[PROBLEM STATEMENT]:
Using the listing below, extract each line that has the word "empty" in it.

[SUPPLIED ENTRIES]:
▬▬▬

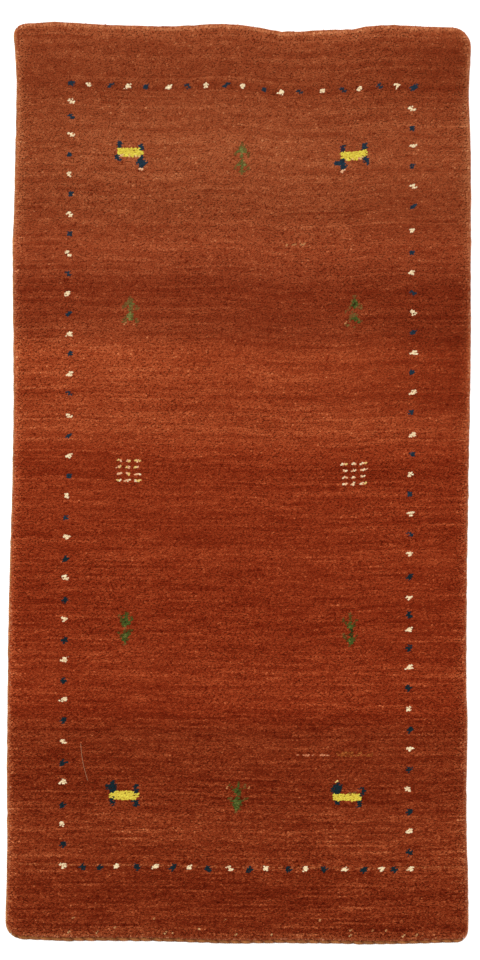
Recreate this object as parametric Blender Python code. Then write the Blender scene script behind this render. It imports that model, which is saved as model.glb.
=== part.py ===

▬▬▬

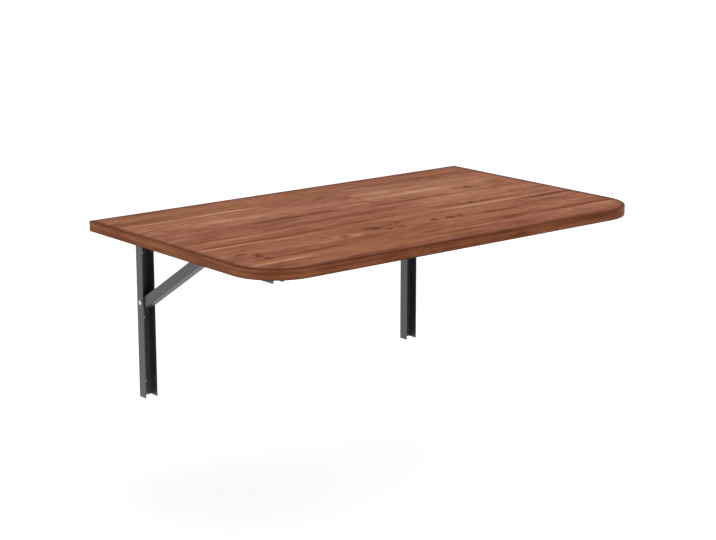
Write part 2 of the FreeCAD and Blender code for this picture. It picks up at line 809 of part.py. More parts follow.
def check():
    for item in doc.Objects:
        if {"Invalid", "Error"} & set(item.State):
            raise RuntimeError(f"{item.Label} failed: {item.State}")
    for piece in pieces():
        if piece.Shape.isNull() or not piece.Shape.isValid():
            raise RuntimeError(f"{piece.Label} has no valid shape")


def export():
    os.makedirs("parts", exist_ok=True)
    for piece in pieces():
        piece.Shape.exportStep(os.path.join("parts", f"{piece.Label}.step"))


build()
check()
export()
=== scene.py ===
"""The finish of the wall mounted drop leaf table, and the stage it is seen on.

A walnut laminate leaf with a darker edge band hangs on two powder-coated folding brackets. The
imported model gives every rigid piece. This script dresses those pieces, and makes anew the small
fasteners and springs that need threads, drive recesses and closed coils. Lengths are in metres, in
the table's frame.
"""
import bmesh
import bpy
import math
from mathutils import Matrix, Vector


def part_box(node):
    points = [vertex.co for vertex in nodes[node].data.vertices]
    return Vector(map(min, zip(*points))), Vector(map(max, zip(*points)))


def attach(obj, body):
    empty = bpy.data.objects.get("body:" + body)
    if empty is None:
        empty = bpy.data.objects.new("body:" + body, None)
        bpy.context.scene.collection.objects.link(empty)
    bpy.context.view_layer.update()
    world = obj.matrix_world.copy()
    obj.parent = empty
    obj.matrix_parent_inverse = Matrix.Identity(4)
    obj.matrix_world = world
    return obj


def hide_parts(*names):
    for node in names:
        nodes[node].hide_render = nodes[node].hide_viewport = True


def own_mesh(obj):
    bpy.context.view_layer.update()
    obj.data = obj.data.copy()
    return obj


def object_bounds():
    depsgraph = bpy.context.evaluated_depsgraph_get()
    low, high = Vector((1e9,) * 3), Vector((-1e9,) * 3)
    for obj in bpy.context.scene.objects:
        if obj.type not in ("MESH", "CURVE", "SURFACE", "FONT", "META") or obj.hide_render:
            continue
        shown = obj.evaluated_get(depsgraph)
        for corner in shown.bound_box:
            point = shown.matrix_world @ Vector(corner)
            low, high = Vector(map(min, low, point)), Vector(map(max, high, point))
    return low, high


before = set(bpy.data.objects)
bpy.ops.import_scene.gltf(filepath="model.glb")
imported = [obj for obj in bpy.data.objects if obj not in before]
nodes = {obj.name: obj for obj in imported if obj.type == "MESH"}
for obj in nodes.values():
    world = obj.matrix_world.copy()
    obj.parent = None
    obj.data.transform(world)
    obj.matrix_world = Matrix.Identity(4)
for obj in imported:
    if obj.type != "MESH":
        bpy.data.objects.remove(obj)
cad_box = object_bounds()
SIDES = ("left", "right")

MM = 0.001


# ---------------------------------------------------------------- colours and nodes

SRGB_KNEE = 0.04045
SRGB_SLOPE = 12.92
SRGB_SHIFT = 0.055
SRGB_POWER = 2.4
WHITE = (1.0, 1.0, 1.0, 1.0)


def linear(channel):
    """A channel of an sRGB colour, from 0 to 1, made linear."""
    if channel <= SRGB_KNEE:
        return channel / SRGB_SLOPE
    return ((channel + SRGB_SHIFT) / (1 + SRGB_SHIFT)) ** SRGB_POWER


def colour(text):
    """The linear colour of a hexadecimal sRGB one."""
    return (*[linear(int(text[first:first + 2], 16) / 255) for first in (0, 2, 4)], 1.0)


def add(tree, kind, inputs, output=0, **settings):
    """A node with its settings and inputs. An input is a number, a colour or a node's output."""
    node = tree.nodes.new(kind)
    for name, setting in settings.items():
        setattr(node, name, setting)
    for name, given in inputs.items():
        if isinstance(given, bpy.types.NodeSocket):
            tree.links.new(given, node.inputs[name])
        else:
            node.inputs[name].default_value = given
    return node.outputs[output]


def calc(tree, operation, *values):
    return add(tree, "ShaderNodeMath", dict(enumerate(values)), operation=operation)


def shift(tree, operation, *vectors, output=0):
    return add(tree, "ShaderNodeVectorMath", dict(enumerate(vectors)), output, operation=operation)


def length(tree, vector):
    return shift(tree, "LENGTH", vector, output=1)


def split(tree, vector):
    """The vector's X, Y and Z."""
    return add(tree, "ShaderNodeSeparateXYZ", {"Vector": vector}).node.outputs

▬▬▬

[EXERCISE ANSWER]:
    empty = bpy.data.objects.get("body:" + body)
    if empty is None:
        empty = bpy.data.objects.new("body:" + body, None)
        bpy.context.scene.collection.objects.link(empty)
    obj.parent = empty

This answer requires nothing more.